All it takes is a single actor willing to focus on the purported benefits to his country or her region to pull the geoengineering trigger. The task with geoengineering is to coordinate international inaction while the international community considers what steps should be taken. The fate of the planet cannot be left in the hands of one leader, one nation, one billionaire.

Fortunately, we are still many years off from the full "free driver" effect taking hold. There's some time to engage in a serious global governance debate and careful research: building coalitions, guiding countries and perhaps even individuals lest they take global matters into their own hands. In fact, that is where the discussion stands at the moment, with a governance initiative convened by the British Royal Society, the Academy of Sciences for the Developing World, and the Environmental Defense Fund, among other deliberations guiding how geoengineering research should be pursued.

With time come the "free drivers"

The clock, however, is ticking. A single dramatic climate-related event anywhere in the world - think Hurricane Katrina on steroids - could trigger the "free driver" effect. That event need not be global and it need not even be conclusively linked to global warming. A nervous leader of a frightened nation might well race past the point of debate to deployment.

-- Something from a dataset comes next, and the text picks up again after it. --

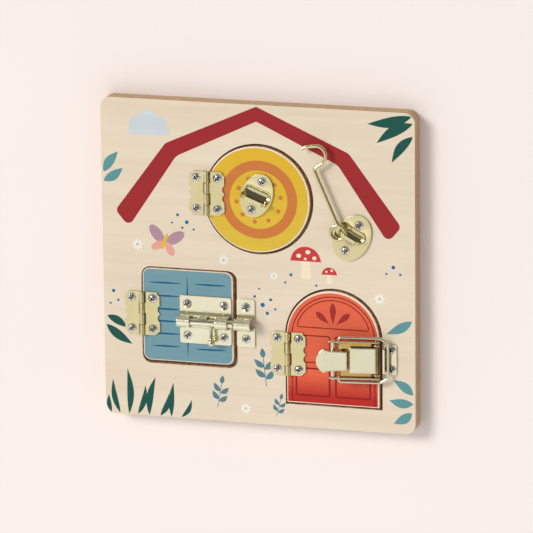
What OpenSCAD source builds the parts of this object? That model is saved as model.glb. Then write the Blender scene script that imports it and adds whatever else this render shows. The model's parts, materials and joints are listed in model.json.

The "free driver" effect will all but guarantee that we will face this choice at some point.

"Free riding" and "free driving" occupy opposite poles of the spectrum of climate action: One ensures that individuals won't supply enough of a public good. The other creates an incentive to engage in potentially reckless geoengineering and supply a global bad. It's tough to say which one is more dangerous. Together, these powerful forces could push the globe to the brink.